On a savannah just outside the Burkina Faso capital of Ouagadougou rises another Kéré intervention: His opera-house village was designed in close collaboration with the late German cultural activist and director, Christoph Schlingensief. There, a concert hall is surrounded both by housing for locals and by training facilities for musicians.

In a commission arranged by the Aga Khan Development Network to mark the 50th anniversary of the independence of Mali, Kéré has also designed the Bamako Restaurant and Sports Center for that landlocked African country's eponymous National Park. In concert with the land, the striking restaurant sits on an outcrop of ochre rocks, its overhanging roof projecting dynamically over the front entrance.

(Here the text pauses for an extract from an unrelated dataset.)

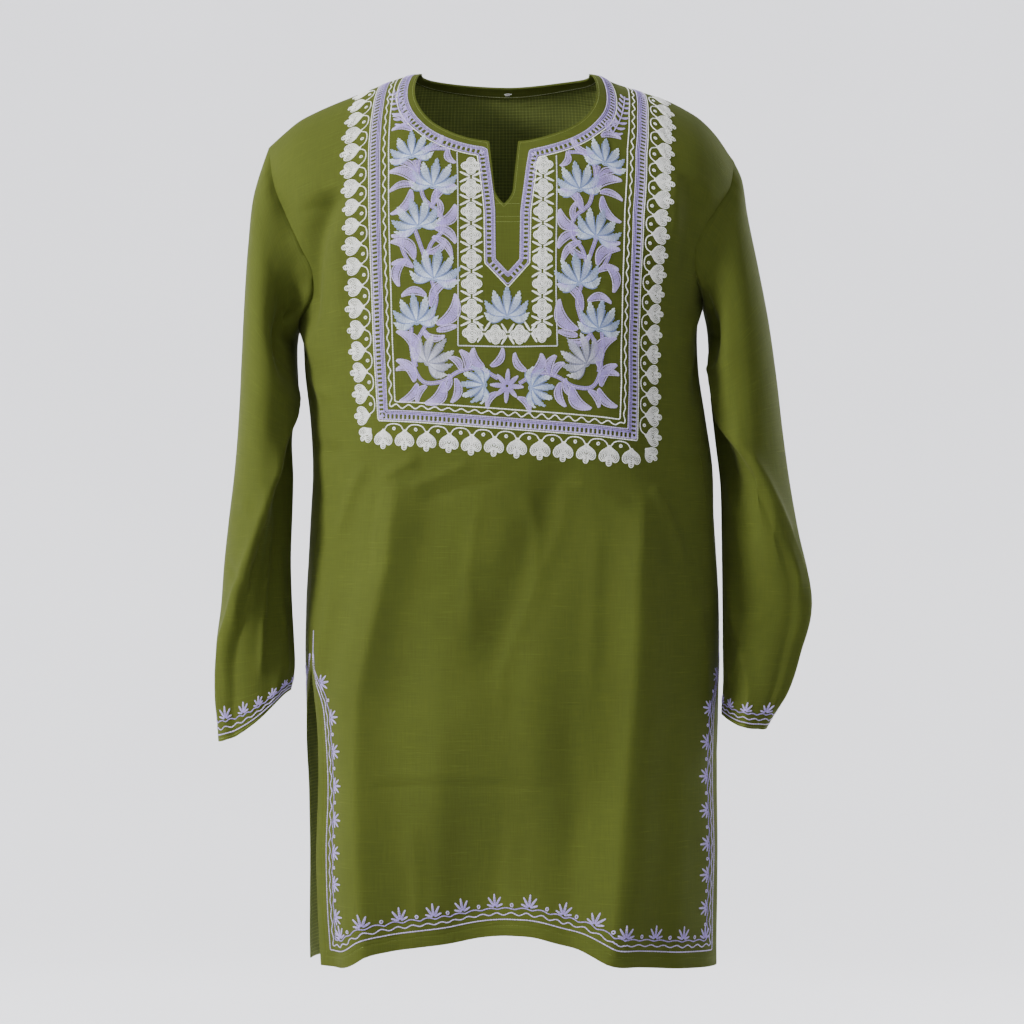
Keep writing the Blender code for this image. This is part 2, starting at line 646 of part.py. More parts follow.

The sports buildings are arranged to give maximum shade to the playground and provide interior spaces that protect from the blazing sun. Local sandstone, cut directly on the site, was laid up for the building's walls by Malian stonemasons.

Architecture of simple dignity – of intelligence, of natural fit within a particular context – is the new sublime. Architect Shuttleworth defected from Foster + Partners to declare a new interest: designing mid-rise buildings as masonry constructions. "Efficiency is the most important thing," he says. "We've been designing more and more complicated glass boxes for 30 years, to try and reduce energy load with three layers of glass and louvers in between the sheets – rather than just accepting it should be a solid wall with a window in it."

Change is coming, but don't expect it to radically, or immediately, rewrite the status quo. At this writing, an elongated, glass pyramid named The Shard, rumoured to be a lunchtime-napkin design by superstar architect Renzo Piano, is rising up over the London skyline. It'll be even taller than the glassy Gherkin that Shuttleworth designed a decade ago.

None of the work by Kéré, the buildings that rise as enduring and solid as the earth from which they come, will change supertall, bombastic design. But for sobering acts of architectural wisdom, keep your eyes low to the ground, where Kéré and others are quietly making buildings that stick in our minds.